Kurumsal yapı olarak okul, orada bulunanların yaşantılarını kolaylaştıracak düzeyde bir ortam oluşturmalıdır. Kurallar, özgür yaşam ortamını kısıtlayan ve tehdit amaçlı hazırlanmış olmamalı; açık, net ve herkesin anlayacağı basitlikte sunulmalıdır. Kişiler birbirlerini rakip olarak görmemeli, birlikte yaşanılan ortamda eksiklikleri tamamlayan unsur olarak görülmelidir. Her yaş ve grubun kendi içinde bir değer olduğu yönünde anlayışa sahip olunmalıdır. Kişileri dışlamak yerine uyum ortamına çekme gayreti gösterilmelidir. Dışlama problemi çözmeyeceği gibi, başka bir ortamda daha uyumsuz bir kişilik olarak devam etmesine yol açabilir.

Eğitimde şiddetin önüne geçebilmenin yolu, davranış kazandırma eğitimiyle sorun çözme becerilerini kazandırmaya yönelik veli, öğretmen, yönetici ve okul çalışanları olarak iletişim becerisi eğitimlerine ihtiyaç olacaktır.
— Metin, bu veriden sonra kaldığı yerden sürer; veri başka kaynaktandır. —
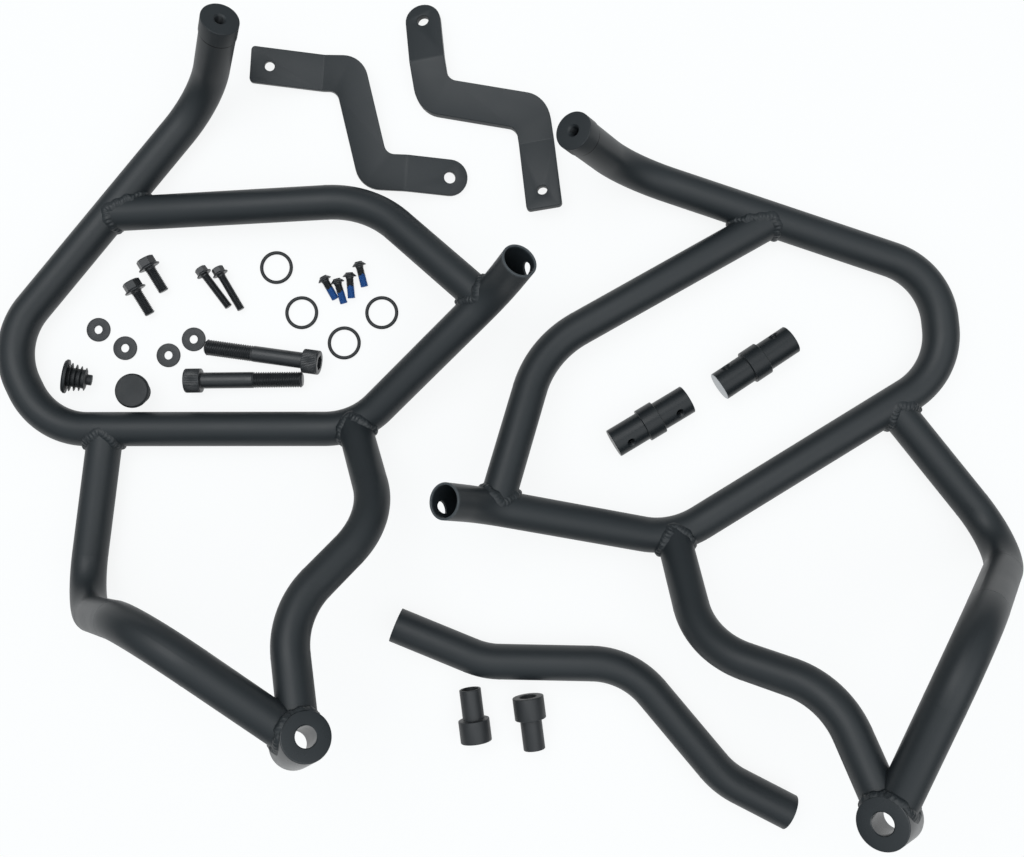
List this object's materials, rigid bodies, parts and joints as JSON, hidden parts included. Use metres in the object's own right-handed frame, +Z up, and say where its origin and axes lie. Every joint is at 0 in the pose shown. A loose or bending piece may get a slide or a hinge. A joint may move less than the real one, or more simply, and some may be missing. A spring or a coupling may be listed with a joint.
{
  "type": "motorcycle crash bars",
  "caption": "Welded tubular engine guards for a motorcycle in mirrored hands, laid out with the cross tube, couplers, joggled brackets and fasteners that mount them.",
  "frame": {"origin": "on the floor under the middle of the laid-out kit", "axes": "+Z up off the floor, +Y away from the viewer, +X to the right"},
  "size_m": [0.7382, 0.6071, 0.1592],
  "materials": {
    "black_powder_coat": "satin",
    "black_coated_steel": "satin",
    "black_oxide_steel": "black oxide",
    "black_rubber": "matt"
  },
  "bodies": {
    "root": {"left_main_tube": "black_powder_coat", "left_brace_tube": "black_powder_coat", "left_outer_leg": "black_powder_coat", "left_inner_leg": "black_powder_coat", "left_boss": "black_powder_coat", "left_threaded_cap": "black_powder_coat", "left_welds": "black_powder_coat", "right_main_tube": "black_powder_coat", "right_brace_tube": "black_powder_coat", "right_outer_leg": "black_powder_coat", "right_inner_leg": "black_powder_coat", "right_boss": "black_powder_coat", "right_threaded_cap": "black_powder_coat", "right_welds": "black_powder_coat", "cross_tube": "black_powder_coat", "bracket_1": "black_powder_coat", "bracket_2": "black_powder_coat", "coupler_1": "black_coated_steel", "coupler_2": "black_coated_steel", "socket_bolt_1": "black_oxide_steel", "socket_bolt_2": "black_oxide_steel", "spacer_1": "black_oxide_steel", "spacer_2": "black_oxide_steel", "m8_flange_bolt_1": "black_oxide_steel", "m8_flange_bolt_2": "black_oxide_steel", "m6_flange_bolt_1": "black_oxide_steel", "m6_flange_bolt_2": "black_oxide_steel", "washer_1": "black_oxide_steel", "washer_2": "black_oxide_steel", "washer_3": "black_oxide_steel", "washer_4": "black_oxide_steel", "button_screw_1": "black_oxide_steel", "button_screw_2": "black_oxide_steel", "button_screw_3": "black_oxide_steel", "button_screw_4": "black_oxide_steel", "o_ring_1": "black_rubber", "o_ring_2": "black_rubber", "o_ring_3": "black_rubber", "o_ring_4": "black_rubber", "tube_plug_1": "black_rubber", "tube_plug_2": "black_rubber"}
  },
  "joints": []
}
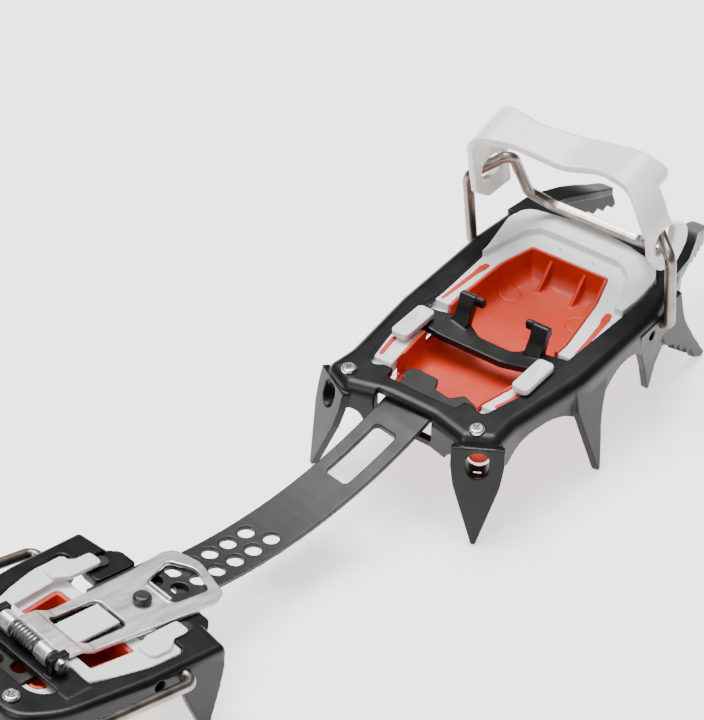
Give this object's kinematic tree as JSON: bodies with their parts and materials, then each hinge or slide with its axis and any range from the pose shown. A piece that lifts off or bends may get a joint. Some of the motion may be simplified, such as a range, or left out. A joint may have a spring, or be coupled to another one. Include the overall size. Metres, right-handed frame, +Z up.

Burada maksat, kimseye zarar vermeden arzu ve isteklerine kavuşma stratejisi geliştirmeye yönelik kazanımlar elde edilmesidir.

Sonuç

Sonuç olarak belirtmek gerekirse, eğitim ortamı, eğitimi alanın insan olma, iyi vatandaş olma ve karşılaştığı problemlerin üstesinden gelebilmesi için davranış kazanma yönünde yeteneğini geliştirmesi ve beceri elde etmesi gereken ortamlardır. Bu ortamlar insanın insana, insanın hayvana ve bütün canlı mahlûkata olumlu yaklaşılmasının beceri ve yetenek kazandırıldığı yerler olması gerekirken bizzat şiddete yer verilmesi, o ortamı eğitim ortamı olmaktan çıkaracaktır. Dolayısıyla şiddet, her hâl ve şartta olumsuz bir davranış olsa da, eğitim ortamlarına kesinlikle girmemesi gereken bir davranış biçimidir.